07 November 2007

Moose Toys' poor response, poor attitude

In my previous post about Moose Toys’ lame response to deadly toxic beads being swallowed by children, the media writer for The Australian, Amanda Meade, kindly pointed out the company issued a release.

For sure it did, then “hid” it in the “kids” section of its web site, which probably explains why it wasn’t picked up by the media until 24 hours-plus after the hospitalisation of three children. I went to the kids section (http://www.mooseworld.com.au/content/kids2/Home.aspx) and I still couldn’t find it. You’d think it would be under the corporate section, at least.

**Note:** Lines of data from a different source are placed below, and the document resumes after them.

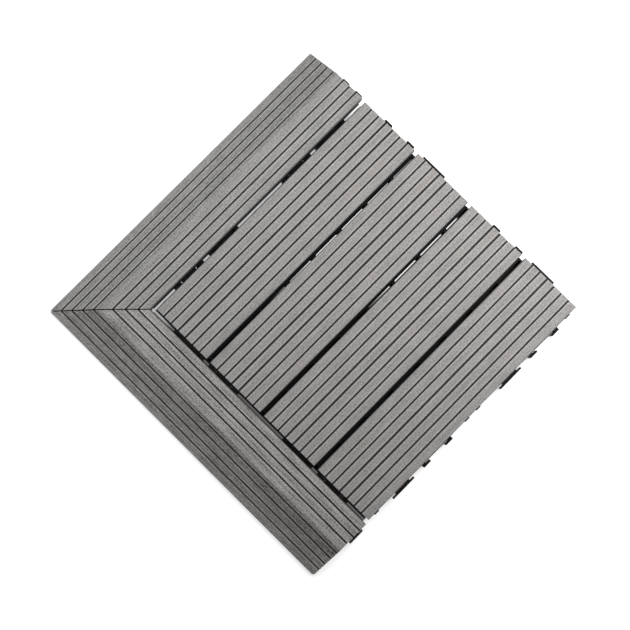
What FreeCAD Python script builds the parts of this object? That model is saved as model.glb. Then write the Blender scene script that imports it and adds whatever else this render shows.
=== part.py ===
import FreeCAD, Part
import math
import os

# Interlocking deck tile with a mitred corner edging, in millimetres, +Z up.
# Four grooved composite slats are screwed from below to a moulded lattice base. Two sloped
# edgings, mitred where they meet, are screwed to moulded strips that hook to the base.
# +X runs along the slats, away from the mitred corner, and +Y runs across them, towards
# the side edging. The origin is on the ground, at the middle of the part's outline.

# Slats
slat_count = 4
slat_width = 70.0
slat_gap = 5.0
slat_thickness = 10.0
slat_top_radius = 1.2
slat_bottom_chamfer = 0.6
slat_groove_count = 6
slat_groove_pitch = 10.0
slat_groove_width = 1.6
slat_middle_groove_width = 2.0
slat_groove_depth = 1.8

# Lattice base
base_height = 12.0
frame_inset = 4.5
frame_wall = 2.0
frame_corner_radius = 4.0
rib_wall = 2.0
rib_lift = 2.5
joint_rib_shift = 1.0
boss_radius = 6.5
pad_radius = 4.0
pad_height = 3.5
drain_width = 16.0
drain_height = 3.0

# Spacer nibs on the four sides of the base
nib_width = 6.0
nib_height = 8.0
nib_end_gap = 0.5
nib_from_corner = 13.0
nib_from_middle = 8.0

# T-locks: a head on a neck drops into a pair of hooked jaws, a pocket, on the next base
lock_near = 49.0
lock_far = 98.0
lock_reach = 2.0
lock_wall = 1.6
lock_lift = 1.0
lock_floor = 1.5
lock_roof = 2.0
lock_play = 0.8
lock_edge_radius = 0.7
head_width = 30.0
neck_width = 19.7
jaw_arm = 4.7
end_head_width = 18.0
end_neck_width = 7.4
end_jaw_arm = 3.3
end_lock_from_line = 18.3

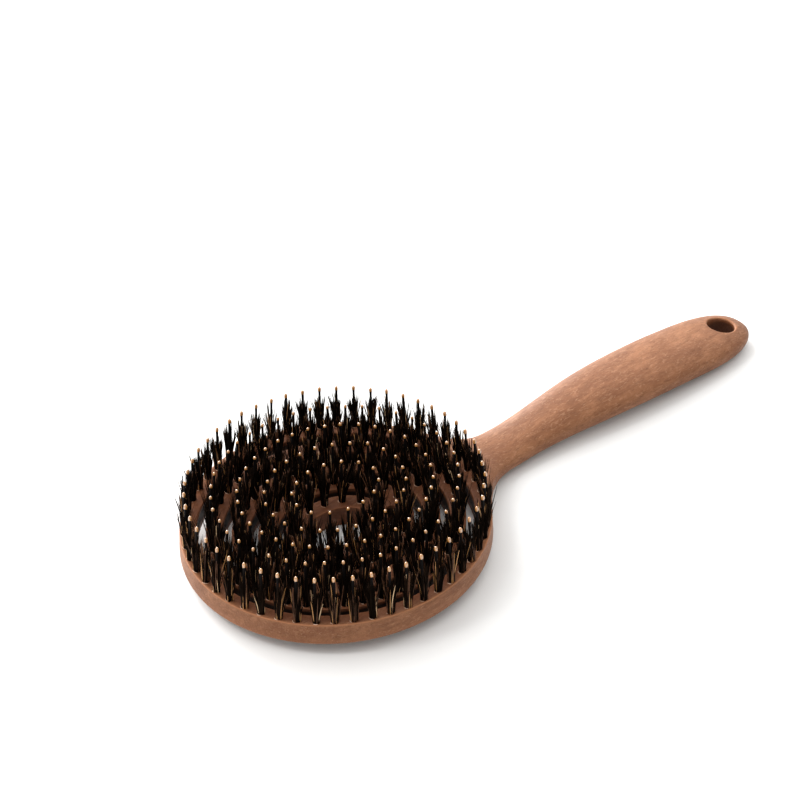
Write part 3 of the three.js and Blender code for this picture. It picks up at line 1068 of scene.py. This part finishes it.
def soft_light(name, place, target, size, power):
    data = bpy.data.lights.new(name, "AREA")
    data.shape = "DISK"
    data.size = size
    data.energy = power
    light = bpy.data.objects.new(name, data)
    light.location = place
    light.rotation_euler = (Vector(target) - Vector(place)).to_track_quat("-Z", "Y").to_euler()
    bpy.context.scene.collection.objects.link(light)


def make_lights():
    """A pale dome that is brighter behind the brush's far side, and the three soft lights."""
    world = bpy.data.worlds.new("studio")
    world.use_nodes = True
    tree = world.node_tree
    background = tree.nodes["Background"]
    background.inputs["Color"].default_value = (1.0, 0.995, 0.985, 1.0)
    place = tree.nodes.new("ShaderNodeTexCoord")
    toward = tree.nodes.new("ShaderNodeVectorMath")
    toward.operation = "DOT_PRODUCT"
    toward.inputs[1].default_value = Vector(BRIGHT_SIDE).normalized()
    tree.links.new(place.outputs["Generated"], toward.inputs[0])
    level = spread(tree, toward.outputs["Value"], -0.3, 1.0, DIM, BRIGHT)
    tree.links.new(level, background.inputs["Strength"])
    bpy.context.scene.world = world
    for light in LIGHTS:
        soft_light(*light)


def make_camera():
    """The view of the copy that lies bristles up: from the far end's side, 38 degrees above."""
    flat = math.cos(DROP)
    forward = Vector((flat * math.sin(HEADING), flat * math.cos(HEADING), -math.sin(DROP)))
    level = Vector((math.cos(HEADING), -math.sin(HEADING), 0))
    right = (Matrix.Rotation(ROLL, 3, -forward) @ level).normalized()
    up = right.cross(forward)
    data = bpy.data.cameras.new("camera")
    data.lens = LENS
    data.sensor_width = SENSOR
    camera = bpy.data.objects.new("camera", data)
    turn = Matrix((right, up, -forward)).transposed()
    camera.matrix_world = Matrix.Translation(Vector(AIM) - forward * DISTANCE) @ turn.to_4x4()
    bpy.context.scene.collection.objects.link(camera)
    bpy.context.scene.camera = camera
    bpy.context.scene.view_settings.view_transform = "Standard"


make_camera()
make_floor()
make_lights()
composite = [composite_material(), burr_material()]
handle_piece(composite)
for k in range(1, len(ROWS)):
    ring_piece(k, composite)
tuft_finish = tuft_materials()
for k in range(len(ROWS)):
    tuft_pieces(k, tuft_finish)
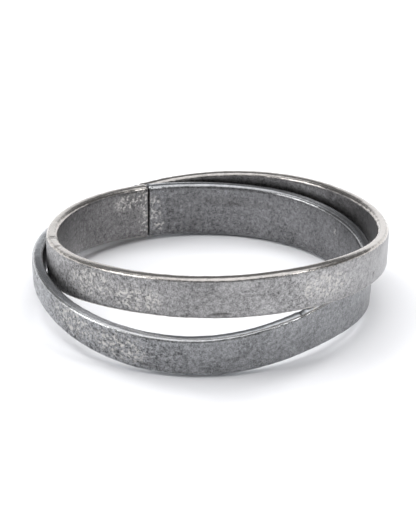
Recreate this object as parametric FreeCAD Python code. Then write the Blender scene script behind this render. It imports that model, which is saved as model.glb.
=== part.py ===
import FreeCAD, Part
import math
import os

# Two open bands of flat metal strip, wound through each other as a ring. Each band goes once
# round the finger opening. The upper band starts inside on the left, crosses over the lower
# one at the front and ends outside; the lower band is its mirror twin and ends the other way.
# The ends of both bands butt at one seam, left of the middle of the back.
# Frame: +Z up, origin on the floor under the centre of the finger opening, front towards -Y.

# Driving sizes, in millimetres and degrees
inside_diameter = 19.0
band_thickness = 0.78
edge_radius = 0.24
seam_angle = 204.0
end_gap = 0.08

# How far the strip's top leans outwards at the front, in degrees; it fades out towards the sides
upper_front_flare = 5.3
lower_front_flare = 9.2

# Clearance between the inner and the outer turn
left_clearance = 0.13
right_clearance = 0.17
back_clearance = 0.35

# Width of the strip, which is widest at its ends and tapers towards the front
inner_end_width = 3.66
outer_end_width = 3.16
upper_inner_width = 3.18
upper_front_width = 2.80
upper_outer_width = 2.51
lower_inner_width = 3.43
lower_front_width = 2.76
lower_outer_width = 1.97

# Height of the strip's lower edge above the floor
inner_end_height = 0.23
outer_end_height = 0.28
lower_back_left_height = 0.50
lower_left_height = 1.41
lower_left_corner_height = 0.70
lower_front_height = 0.06
lower_right_corner_height = 0.63
lower_right_height = 0.15
lower_back_right_height = 0.05
lower_back_height = 0.03
upper_back_left_height = 0.89
upper_left_height = 1.62
upper_right_height = 2.95
upper_back_right_height = 1.59

# Open gap from the lower band's top edge up to the upper band, where they cross
left_corner_gap = 0.12
front_gap = 1.14
right_corner_gap = 0.20

# Distance from the opening to the strip's inner face, for each turn
inner = 0.0
outer_left = band_thickness + left_clearance
outer_right = band_thickness + right_clearance
outer_back = band_thickness + back_clearance
outer_back_left = (outer_left + outer_back) / 2
outer_back_right = (outer_right + outer_back) / 2
crossing = (outer_left + outer_right) / 4

# Widths and heights that follow from the named ones
upper_back_left_width = (inner_end_width + upper_inner_width) / 2
upper_back_right_width = (outer_end_width + upper_outer_width) / 2
lower_back_left_width = (outer_end_width + lower_outer_width) / 2
lower_left_corner_width = (lower_outer_width + lower_front_width) / 2
lower_right_corner_width = (lower_inner_width + lower_front_width) / 2
lower_back_width = inner_end_width
upper_left_corner_height = lower_left_corner_height + lower_left_corner_width + left_corner_gap
upper_front_height = lower_front_height + lower_front_width + front_gap
upper_right_corner_height = (lower_right_corner_height + lower_right_corner_width
                             + right_corner_gap)

# Stations along each band: angle from the front (positive to the right), distance from the
# opening, height of the lower edge and width of the strip
lower_stations = [
    (seam_angle - 360, outer_back, outer_end_height, outer_end_width),
    (-120, outer_back_left, lower_back_left_height, lower_back_left_width),
    (-90, outer_left, lower_left_height, lower_outer_width),
    (-45, outer_left, lower_left_corner_height, lower_left_corner_width),
    (0, crossing, lower_front_height, lower_front_width),
    (45, inner, lower_right_corner_height, lower_right_corner_width),
    (90, inner, lower_right_height, lower_inner_width),
    (140, inner, lower_back_right_height, lower_back_width),
    (180, inner, lower_back_height, lower_back_width),
    (seam_angle, inner, inner_end_height, inner_end_width),
]
upper_stations = [
    (seam_angle - 360, inner, inner_end_height, inner_end_width),
    (-120, inner, upper_back_left_height, upper_back_left_width),
    (-90, inner, upper_left_height, upper_inner_width),
    (-45, inner, upper_left_corner_height, upper_front_width),
    (0, crossing, upper_front_height, upper_front_width),
    (45, outer_right, upper_right_corner_height, upper_front_width),
    (90, outer_right, upper_right_height, upper_outer_width),
    (150, outer_back_right, upper_back_right_height, upper_back_right_width),
    (seam_angle, outer_back, outer_end_height, outer_end_width),
]
section_count = 37
end_angle = math.degrees(end_gap / 2 / (inside_diameter / 2))


def smooth_run(stations):
    """A smooth curve of (distance, lower edge, width) whose parameter is the angle."""
    run = Part.BSplineCurve()
    points = [FreeCAD.Vector(distance, edge, width) for _, distance, edge, width in stations]
    angles = [float(angle) for angle, _, _, _ in stations]
    run.interpolate(Points=points, Parameters=angles)
    return run


def centre_point(run, angle):
    """The middle of the strip's section at this angle."""
    distance, edge, width = run.value(angle)
    radius = inside_diameter / 2 + band_thickness / 2 + distance
    turn = math.radians(angle)
    return FreeCAD.Vector(radius * math.sin(turn), -radius * math.cos(turn), edge + width / 2)


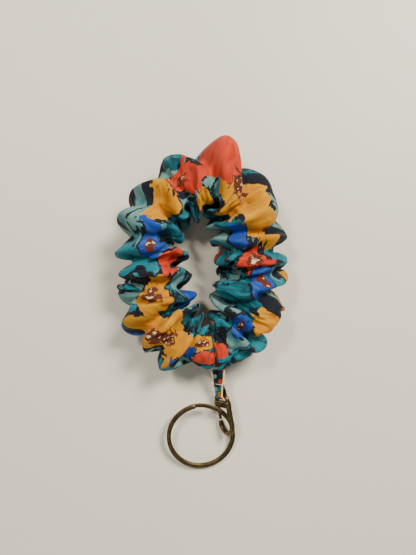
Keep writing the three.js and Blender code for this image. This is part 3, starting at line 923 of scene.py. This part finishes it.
    def settle(self, made: bpy.types.Object, flat: np.ndarray, scale: float) -> None:
        """Let the gathered cloth settle by simulation, then keep its shape.

        Args:
            made: The gathered tube, scaled up.
            flat: The tube's points before gathering, scaled up.
            scale: How much larger than life the simulation runs.
        """
        made.shape_key_add(name="gathered")
        key = made.shape_key_add(name="flat")
        key.data.foreach_set("co", flat.reshape(-1))
        key.value = 0.0
        ends = made.vertex_groups.new(name="sewn")
        last = len(made.data.vertices)
        ends.add(list(range(self.sides)) + list(range(last - self.sides, last)), 1.0, "REPLACE")
        table = bmesh.new()
        bmesh.ops.create_cube(table, size=1.0)
        bmesh.ops.scale(table, vec=(3.0, 3.0, 0.4), verts=table.verts)
        bmesh.ops.translate(table, vec=(0.0, 0.2, -0.2), verts=table.verts)
        forms = [self.core(scale), piece("table_form", table, PaleStone())]
        for form in forms:
            form.modifiers.new("solid", "COLLISION")
            form.collision.thickness_outer = 0.004
            form.collision.thickness_inner = 0.05
        step = made.modifiers.new("cloth", "CLOTH")
        cloth = step.settings
        cloth.quality = 5
        cloth.mass = 0.15
        cloth.tension_stiffness = cloth.compression_stiffness = 15.0
        cloth.shear_stiffness = 3.0
        cloth.bending_stiffness = 160.0
        cloth.tension_damping = cloth.compression_damping = cloth.shear_damping = 5.0
        cloth.bending_damping = 0.5
        cloth.air_damping = 5.0
        cloth.vertex_group_mass = "sewn"
        cloth.rest_shape_key = key
        cloth.use_pressure = True
        cloth.uniform_pressure_force = self.pressure
        cloth.effector_weights.gravity = 0.15
        touch = step.collision_settings
        touch.use_collision = True
        touch.distance_min = 0.004
        touch.use_self_collision = True
        touch.self_distance_min = 0.012
        touch.self_friction = 5.0
        step.point_cache.frame_start = 1
        step.point_cache.frame_end = self.frames + 1
        scene = bpy.context.scene
        scene.frame_start, scene.frame_end = 1, self.frames + 1
        for number in range(1, self.frames + 1):
            scene.frame_set(number)
        state = made.evaluated_get(bpy.context.evaluated_depsgraph_get())
        spots = np.zeros(last * 3)
        state.data.vertices.foreach_get("co", spots)
        made.modifiers.clear()
        made.shape_key_clear()
        made.vertex_groups.clear()
        spots[2::3] = np.maximum(spots[2::3], 0.1 * MM * scale)
        made.data.vertices.foreach_set("co", spots)
        made.data.update()
        for form in forms:
            data = form.data
            bpy.data.objects.remove(form)
            bpy.data.meshes.remove(data)
        scene.frame_set(1)

    def dress(self, made: bpy.types.Object) -> None:
        """Store the print: the patches that show from above, and scattered ones underneath."""
        pick = np.random.default_rng(5)
        under = tuple(
            Blossom(float((i + pick.uniform(0.2, 0.8)) / 22), float(pick.uniform(190, 350)),
                    float(pick.uniform(4.5, 8.0)) * MM, list(Hue)[i * 3 % 5], bool(i % 2))
            for i in range(22)
        )
        share = np.repeat(np.linspace(self.end_share, 1.0 - self.end_share, self.rows), self.sides)
        angle = np.tile((np.arange(self.sides) + 0.5) / self.sides * math.tau - 0.5 * math.pi, self.rows)
        length = Curve(self.loop.points()).length
        Layout(self.blossoms + under, length, 12.5 * MM).store(made.data, share, angle)

    def build(self) -> bpy.types.Object:
        """Make the sleeve.

        Returns:
            The gathered sleeve, open along its long seam underneath.
        """
        scale = 10.0
        start = self.gathered() * scale
        mesh = bmesh.new()
        blank = [Station(Vector((i, 0, 0)), Vector((0, 1, 0)), UP, 1.0, 1.0) for i in range(self.rows)]
        uv = mesh.loops.layers.uv.new("cloth")
        rings = sweep(mesh, blank, self.sides, capped=False)
        spot = {vertex: (i, j) for i, ring in enumerate(rings) for j, vertex in enumerate(ring)}
        for face in mesh.faces:
            wraps = {spot[vertex][1] for vertex in face.verts} == {0, self.sides - 1}
            for corner in face.loops:
                i, j = spot[corner.vert]
                turn = self.sides if wraps and j == 0 else j
                corner[uv].uv = (i / (self.rows - 1) * self.cut_length * 10.0, turn / self.sides * self.cut_width * 10.0)
        order = sorted(mesh.verts, key=lambda vertex: spot[vertex])
        for vertex in order:
            i, j = spot[vertex]
            vertex.co = start[i, j]
        for number, vertex in enumerate(order):
            vertex.index = number
        mesh.verts.sort()
        bmesh.ops.recalc_face_normals(mesh, faces=mesh.faces)
        made = piece("gathered_sleeve", mesh, PrintedCotton())
        along = np.linspace(0.0, self.cut_length * self.fullness * scale, self.rows)
        angle = (np.arange(self.sides) + 0.5) / self.sides * math.tau - 0.5 * math.pi
        round_it = self.cut_width * scale / math.tau
        flat = np.zeros((self.rows, self.sides, 3))
        flat[..., 0] = along[:, None]
        flat[..., 1] = round_it * np.cos(angle)[None, :]
        flat[..., 2] = round_it * np.sin(angle)[None, :]
        self.settle(made, flat, scale)
        made.data.transform(Matrix.Scale(1.0 / scale, 4))
        self.dress(made)
        self.open_seam(made)
        return subdivided(made, 2)

    def open_seam(self, made: bpy.types.Object) -> None:
        """Part the long seam, where the two edges of the cut are sewn together."""
        mesh = bmesh.new()
        mesh.from_mesh(made.data)
        mesh.verts.ensure_lookup_table()
        seam = [edge for edge in mesh.edges
                if all(vertex.index % self.sides == 0 for vertex in edge.verts)]
        bmesh.ops.split_edges(mesh, edges=seam)
        mesh.to_mesh(made.data)
        mesh.free()

    def seam_line(self, made: bpy.types.Object) -> list[Vector]:
        """Points along the inside of the long seam."""
        spots = [made.data.vertices[i * self.sides].co.copy() for i in range(self.rows)]
        inner = [made.data.vertices[i * self.sides].normal.copy() for i in range(self.rows)]
        return [spot - normal * (0.5 * MM) for spot, normal in zip(spots, inner)][4:-4]


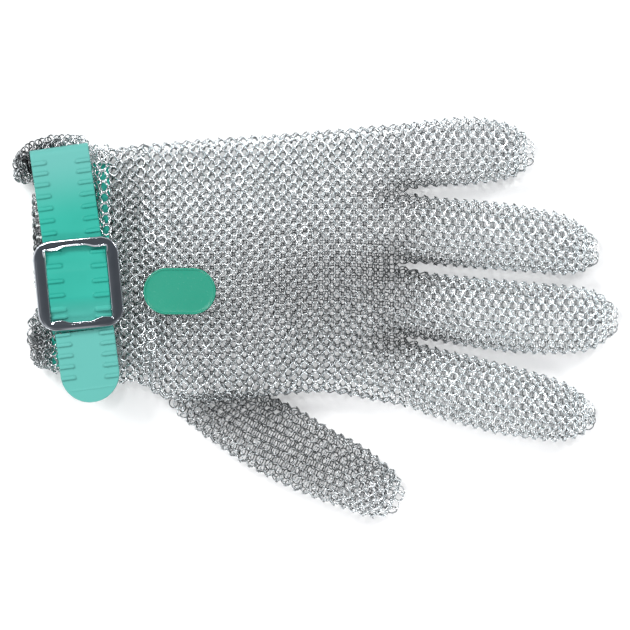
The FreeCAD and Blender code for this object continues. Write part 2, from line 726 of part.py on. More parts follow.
def make_tag():
    """Oval tag: a rimmed plate on the mesh, a backing plate inside, two rivets between."""
    frame = tag_frame()
    half_length, half_width = "{tag_length} / 2", "{tag_width} / 2"
    front = pad_body(
        "tag_front_part", lambda sketch: draw_stadium(sketch, half_length, half_width),
        "{tag_thickness}", frame, ("0", "0", "{tag_bottom_z}"))
    rim = "{tag_rim_width}"
    pocket(front, "tag_face",
           lambda sketch: draw_stadium(sketch, f"{half_length} - {rim}", f"{half_width} - {rim}"),
           "{tag_rim_height}", lift="{tag_thickness}")
    back = pad_body(
        "tag_back_part",
        lambda sketch: draw_stadium(sketch, f"{half_length} - 2 * {rim}",
                                    f"{half_width} - 2 * {rim}"),
        "{tag_back_thickness}", frame, ("0", "0", "{tag_back_top_z} - {tag_back_thickness}"))
    rivets = []
    for side in ("-", ""):
        rivets.append(cylinder(
            f"tag_rivet_{len(rivets)}", frame, Rotation(), "{rivet_diameter} / 2",
            "{tag_bottom_z} - {tag_back_top_z}",
            (f"{side}{{rivet_spacing}} / 2", "0", "{tag_back_top_z}")))
    group = doc.addObject("Part::Compound", "tag_rivets_part")
    group.Links = rivets
    return {"tag_front_plate": front, "tag_back_plate": back, "tag_rivets": group}


# ---------------------------------------------------------------- make, check, write

def make_all():
    """Every sub-part by node name."""
    nodes = {}
    nodes.update(make_hand())
    for finger in FINGER_SECTIONS:
        nodes.update(make_finger(finger))
    nodes.update(make_thumb())
    nodes.update(make_wrist_band())
    nodes.update(make_strap_run())
    nodes.update(make_strap_fold())
    nodes.update(make_threaded_span())
    nodes.update(make_tail())
    nodes.update(make_anchor_loop())
    nodes.update(make_buckle())
    nodes.update(make_tag())
    for node, part in nodes.items():
        part.Label = node
    doc.recompute()
    return nodes


def check_and_write(nodes):
    """Write one STEP file per node, once every object and shape is sound."""
    for obj in doc.Objects:
        if "Invalid" in obj.State or "Error" in obj.State:
            raise RuntimeError(f"{obj.Label} did not recompute: {obj.State}")
    for node, part in nodes.items():
        if part.Shape.isNull() or not part.Shape.isValid() or not part.Shape.Solids:
            raise RuntimeError(f"{node} has no sound solid")
    os.makedirs("parts", exist_ok=True)
    for node, part in nodes.items():
        part.Shape.exportStep(f"parts/{node}.step")
        box_size = part.Shape.optimalBoundingBox(False)
        print(f"{node}: {part.Shape.Volume:.1f} mm3, {len(part.Shape.Solids)} solid(s), "
              f"{box_size.XLength:.1f} x {box_size.YLength:.1f} x {box_size.ZLength:.1f}")


fill_sheet()
check_and_write(make_all())
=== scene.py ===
"""Ring-mesh cut resistant glove: camera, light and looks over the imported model, in metres.

The mesh is thousands of separate wire rings. Rows of rings run along the hand into the fingers,
every second row is shifted by half a ring, and the rings of neighbouring rows lean opposite ways.
"""
import math

import bpy
import numpy as np
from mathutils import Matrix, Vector


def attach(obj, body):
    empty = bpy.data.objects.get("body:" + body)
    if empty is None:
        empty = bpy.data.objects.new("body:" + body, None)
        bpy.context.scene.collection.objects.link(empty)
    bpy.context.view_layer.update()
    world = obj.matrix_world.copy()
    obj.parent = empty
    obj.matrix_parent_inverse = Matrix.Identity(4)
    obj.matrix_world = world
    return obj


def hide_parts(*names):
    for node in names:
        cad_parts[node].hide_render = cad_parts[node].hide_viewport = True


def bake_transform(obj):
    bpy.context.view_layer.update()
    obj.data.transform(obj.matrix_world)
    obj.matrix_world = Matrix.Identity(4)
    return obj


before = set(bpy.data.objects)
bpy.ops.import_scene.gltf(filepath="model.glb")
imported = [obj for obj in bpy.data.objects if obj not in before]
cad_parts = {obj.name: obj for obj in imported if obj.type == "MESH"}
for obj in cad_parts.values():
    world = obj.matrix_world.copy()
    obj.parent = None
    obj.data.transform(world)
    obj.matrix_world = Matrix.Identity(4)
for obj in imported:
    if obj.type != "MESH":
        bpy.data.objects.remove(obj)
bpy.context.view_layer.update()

MM = 0.001
rng = np.random.default_rng(20)

# ------------------------------------------------------------------ sizes, in millimetres

RING_RADIUS = 1.8        # middle of the wire
WIRE_RADIUS, FINGER_WIRE, LOOSE_WIRE = 0.23, 0.22, 0.29
HAND_PITCH = 4.15        # from ring to ring along a row
FINGER_PITCH, THUMB_PITCH, TIP_PITCH = 3.75, 3.9, 2.6
TILT = math.radians(30)
INSET = 1.1              # middle of the rings inside the mesh's outer size
LOWERED = 0.15           # trimmed off the underside, so the upper mesh sits lower
TURN_JITTER, PLACE_JITTER, SIZE_JITTER = 0.05, 0.07, 0.012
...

Apart from hiding the release, some of the language isn’t too encouraging.

Quote: “made this decision in the best interests of the brand and the children who love playing with it”.

I didn’t know you could play with a brand. But “in the best interests of the brand”. They really have their priorities wrong. This type of stuff is amazing in this day and age of supposed corporate responsibility.

In the second paragraph they’re also indirectly blaming children for playing with it incorrectly. Cripes, it’s what kids do … put things in their mouths. But to shift blame on to children (customers).

Then it goes on to say Moose voluntarily recalled the product. So if no one found out and didn’t make them recall it, then they wouldn’t have.

I see the statement is issued by a marketing person, which is why you need communicators to handle things like this.

This company has seriously abrogated its responsibility. It’s reputation is tarnished.

I’ll be teaching this as a case study in how not to do PR for a long time.